DALLAS COUNTY, AL (WSFA) - Righting a wrong from decades ago.
“Yes, I think we are bringing a sense of healing,” said Linda Derry, Cahawba Park Site director for the Alabama Historical Commission.
That’s what Derry lives for these days.
“These are my heroes. That’s what’s going through my mind," she said.
Derry watched, with a great deal of emotions, as Matt Gage and his archaeological team figured out how to put a massive marble tombstone puzzle back together and put it back in its rightful place.
This the work of someone using a sledgehammer in 1960, some 60 years ago. Many of the graves date back to pre-Civil War.

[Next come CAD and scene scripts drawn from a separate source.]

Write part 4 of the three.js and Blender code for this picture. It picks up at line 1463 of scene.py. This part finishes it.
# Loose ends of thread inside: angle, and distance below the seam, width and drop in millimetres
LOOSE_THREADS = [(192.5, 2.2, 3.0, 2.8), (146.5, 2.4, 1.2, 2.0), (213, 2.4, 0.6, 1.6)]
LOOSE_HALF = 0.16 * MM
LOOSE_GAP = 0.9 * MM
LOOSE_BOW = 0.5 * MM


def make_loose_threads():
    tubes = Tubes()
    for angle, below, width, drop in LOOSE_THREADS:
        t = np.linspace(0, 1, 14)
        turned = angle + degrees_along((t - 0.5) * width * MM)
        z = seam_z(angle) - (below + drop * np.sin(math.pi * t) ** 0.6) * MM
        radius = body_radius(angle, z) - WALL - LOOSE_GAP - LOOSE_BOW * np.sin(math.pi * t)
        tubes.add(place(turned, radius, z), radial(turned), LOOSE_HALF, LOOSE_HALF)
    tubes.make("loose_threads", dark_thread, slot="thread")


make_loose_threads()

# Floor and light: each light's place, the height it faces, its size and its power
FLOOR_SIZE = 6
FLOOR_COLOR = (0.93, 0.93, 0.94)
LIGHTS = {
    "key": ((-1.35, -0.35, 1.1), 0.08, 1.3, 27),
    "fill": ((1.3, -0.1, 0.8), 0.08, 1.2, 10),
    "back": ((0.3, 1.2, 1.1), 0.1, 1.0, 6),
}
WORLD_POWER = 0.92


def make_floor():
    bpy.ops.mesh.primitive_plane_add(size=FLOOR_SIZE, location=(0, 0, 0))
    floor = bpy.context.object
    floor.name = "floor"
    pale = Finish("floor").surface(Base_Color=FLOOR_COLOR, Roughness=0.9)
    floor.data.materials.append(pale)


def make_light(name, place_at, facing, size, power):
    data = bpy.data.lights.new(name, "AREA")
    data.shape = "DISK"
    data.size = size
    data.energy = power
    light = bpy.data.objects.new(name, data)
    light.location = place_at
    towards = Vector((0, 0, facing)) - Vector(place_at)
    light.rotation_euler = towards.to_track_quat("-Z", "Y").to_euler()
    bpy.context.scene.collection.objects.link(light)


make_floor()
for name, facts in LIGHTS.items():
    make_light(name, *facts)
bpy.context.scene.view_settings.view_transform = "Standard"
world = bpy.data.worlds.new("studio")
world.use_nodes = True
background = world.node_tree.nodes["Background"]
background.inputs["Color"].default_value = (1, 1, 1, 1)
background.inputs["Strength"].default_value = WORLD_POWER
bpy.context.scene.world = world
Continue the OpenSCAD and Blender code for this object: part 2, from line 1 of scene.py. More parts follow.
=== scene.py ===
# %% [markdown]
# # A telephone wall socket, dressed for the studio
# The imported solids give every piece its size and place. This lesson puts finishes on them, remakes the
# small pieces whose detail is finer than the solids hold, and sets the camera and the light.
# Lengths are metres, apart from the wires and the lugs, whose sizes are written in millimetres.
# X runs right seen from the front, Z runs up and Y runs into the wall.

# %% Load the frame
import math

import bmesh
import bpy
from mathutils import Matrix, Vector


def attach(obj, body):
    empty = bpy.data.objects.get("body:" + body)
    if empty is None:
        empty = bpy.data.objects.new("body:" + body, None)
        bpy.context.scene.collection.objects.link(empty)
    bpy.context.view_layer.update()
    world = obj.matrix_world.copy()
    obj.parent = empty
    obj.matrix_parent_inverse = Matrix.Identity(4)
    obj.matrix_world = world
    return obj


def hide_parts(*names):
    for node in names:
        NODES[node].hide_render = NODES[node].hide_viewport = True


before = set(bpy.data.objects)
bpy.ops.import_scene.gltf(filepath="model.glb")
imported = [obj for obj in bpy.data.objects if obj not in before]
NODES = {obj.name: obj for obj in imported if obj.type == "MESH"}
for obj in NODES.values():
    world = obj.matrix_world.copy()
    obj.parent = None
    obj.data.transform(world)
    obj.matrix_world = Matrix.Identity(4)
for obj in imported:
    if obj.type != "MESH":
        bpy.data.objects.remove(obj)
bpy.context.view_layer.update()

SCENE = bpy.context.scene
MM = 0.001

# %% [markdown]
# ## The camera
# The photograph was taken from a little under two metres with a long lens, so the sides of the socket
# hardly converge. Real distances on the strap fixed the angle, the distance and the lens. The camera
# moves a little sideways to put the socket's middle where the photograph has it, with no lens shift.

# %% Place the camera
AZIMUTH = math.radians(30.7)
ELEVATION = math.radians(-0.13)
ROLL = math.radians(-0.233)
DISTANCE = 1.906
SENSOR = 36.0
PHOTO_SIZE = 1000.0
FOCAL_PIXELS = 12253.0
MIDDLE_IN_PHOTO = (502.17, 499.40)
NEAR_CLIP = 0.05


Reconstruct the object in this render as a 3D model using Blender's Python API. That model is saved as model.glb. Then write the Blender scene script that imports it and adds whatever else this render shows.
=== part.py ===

“Who knows why someone would do such a thing," said Derry.
Gage and his men work for the University of Alabama’s Archeological Research Center.
“This is a very difficult job. It’s a technical job and requires craftsman’s eyes," Gage said.
The cemetery vandalism in June of 1960 was the talk of the county, one of the top headlines in the local paper that day.
“This is the worst part," said Derry.
Derry said her office obtained a $52,000 grant from a private foundation to do the work.
The work is slow, methodical and time consuming, and what they did Thursday was only the beginning.
“Then our next project will be the iron fences." she said.
The ‘whodunit’ will perhaps always be cloaked in mystery at Cahawba Park, but not the secret of who’s working to restore dignity to the departed souls. It’s the lady in the cemetery; Linda Derry.
“We’ve been waiting for these repairs for so long,” she said.
Derry said as far as she knows, no one was ever arrested for vandalizing those gravestones.
Close to 300 remains are buried in what’s known as the ‘new’ cemetery at Cahawba Park.